The Firms

April 3, 2012 3:49 PM

Four Dewey Corporate Lawyers Jump to DLA Piper in New York

Posted by Sara Randazzo

As Dewey & LeBoeuf's dwindling partnership votes on a new management structure, two more partners have left for a rival.

The most recent departures, which bring the the total number of partner losses at the firm to 41 so far this year, are a four-attorney corporate group headed to DLA Piper in New York. All four—John Altorelli, Alexander Fraser, Patrick Costello, and Gerald Francese—join DLA as partners. Costello and Francese served as counsel at Dewey.

The new hires, who all started at DLA Piper on Tuesday, specialize in mergers and acquisitions, private equity, and finance deals. Altorelli will take on leadership roles at his new firm, where he will serve as cochair of DLA's domestic finance practice and a member of the firm's 24-member executive committee.

A Dewey spokesman said the firm had no comment on the departures.

Roger Meltzer, the New York–based global chair of DLA Piper's corporate and finance practice, said the hires mesh with what he calls the firm's push to "be a first-tier corporate and finance practice in New York." DLA currently has about 50 corporate attorneys in New York, according to a firm spokesman.

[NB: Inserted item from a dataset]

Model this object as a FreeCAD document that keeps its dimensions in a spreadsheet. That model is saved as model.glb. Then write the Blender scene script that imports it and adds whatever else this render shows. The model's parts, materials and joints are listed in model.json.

Meltzer says he first tried to persuade Altorelli to join DLA around the time that he himself lateraled to the firm in 2007 from Cahill Gordon & Reindel. He says he revived the conversation eight weeks ago. At that point, Meltzer says he and Altorelli made a "mutual pitch" to one another during a phone discussion.

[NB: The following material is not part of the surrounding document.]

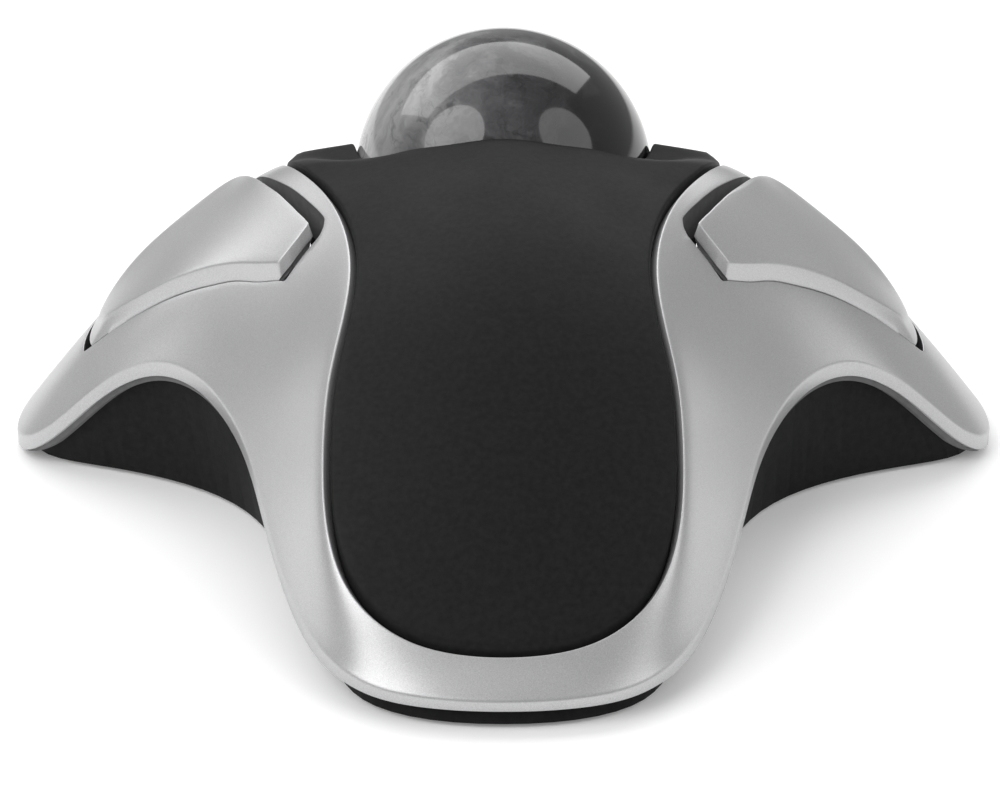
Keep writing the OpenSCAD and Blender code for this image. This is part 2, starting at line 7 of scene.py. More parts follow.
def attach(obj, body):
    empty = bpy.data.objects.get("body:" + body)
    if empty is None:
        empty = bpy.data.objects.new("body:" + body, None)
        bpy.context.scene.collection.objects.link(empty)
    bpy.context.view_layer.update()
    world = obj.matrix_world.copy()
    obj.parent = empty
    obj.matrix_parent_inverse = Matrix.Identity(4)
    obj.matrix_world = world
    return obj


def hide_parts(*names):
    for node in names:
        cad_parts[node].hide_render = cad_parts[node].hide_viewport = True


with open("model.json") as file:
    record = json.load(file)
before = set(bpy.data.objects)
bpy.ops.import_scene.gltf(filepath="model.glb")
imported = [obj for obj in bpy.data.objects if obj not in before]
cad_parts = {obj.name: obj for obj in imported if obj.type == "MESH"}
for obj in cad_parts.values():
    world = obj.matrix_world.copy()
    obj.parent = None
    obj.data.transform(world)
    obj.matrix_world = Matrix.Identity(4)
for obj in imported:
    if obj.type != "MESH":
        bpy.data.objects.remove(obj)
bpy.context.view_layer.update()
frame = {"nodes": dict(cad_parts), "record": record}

BALL = np.array([0.0, 29.0, 32.0])                        # middle of the ball
BALL_R, HOLLOW_R, OPENING_R = 20.0, 12.0, 20.22
TILT = math.radians(32)
AX = np.array([0.0, math.sin(TILT), math.cos(TILT)])      # axis of the ball opening

# ---------------------------------------------------------------- surfaces (mm)
PROFILE = [(-66, -8), (-58, 3.4), (-50, 12), (-40, 22), (-30, 30.2), (-20, 36.4), (-10, 40.6),
           (0, 43.2), (10, 44.4), (19, 43.6), (28, 39.4), (38, 31.5), (48, 21.5), (54.5, 12),
           (58, 3), (59.5, -8)]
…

The lateral losses come a day after Dewey partners began voting on amending the firm's partnership agreement to create a new leadership structure that would see current chairman Steven Davis joined by four other top partners on a five-headed "office of the chairman."

The other Dewey lawyers poised to join the office of the chairman are: Jeffrey Kessler, head of the firm's global litigation group; Martin Bienenstock, chairman of its business solutions and governance department and chair of the firm's consumer financial services group; L. Charles Landgraf, chairman of the legislative and public policy practice group and managing partner of the Washington, D.C., office; and Richard Shutran, chairman of the corporate department and global finance practice group. Davis is expected to relocate to Dewey's London office as part of the management overhaul.

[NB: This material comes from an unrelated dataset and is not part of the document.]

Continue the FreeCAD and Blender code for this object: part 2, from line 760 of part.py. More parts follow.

The new structure places management of the firm's day-to-day operations in the hands of London partner Stephen Horvath. The firm's current executive director, Stephen DiCarmine, who many say has played a major role in firm management, will report to Horvath.

Left unclear amid the leadership shuffle: what roles co–vice-chairs Morton Pierce and Ralph Ferrara will now play. In those positions, created in 2010, Pierce and Ferrara focused more on nurturing client relationships than they did on helping to lead the firm. While firm leaders have not officially said they are eliminating the titles, Pierce, who led Dewey Ballantine at the time it merged with LeBoeuf Lamb in 2007, said Monday that he is "just a partner at the firm" and that "I haven't had a leadership role in years."

Within the past week, Dewey has also lost antitrust partner Eamon O'Kelly to Arent Fox in New York, and Silicon Valley partner Eric Reifschneider, who announced last month that he would be leaving for an in-house role at Qualcomm. The year's other major losses include six insurance partners, who jumped to Sutherland Asbill & Brennan in New York and Chicago and 12 insurance partners, who moved to Willkie Farr & Gallagher.

As of Tuesday, Dewey's partnership numbered 280, according to the firm's Web site.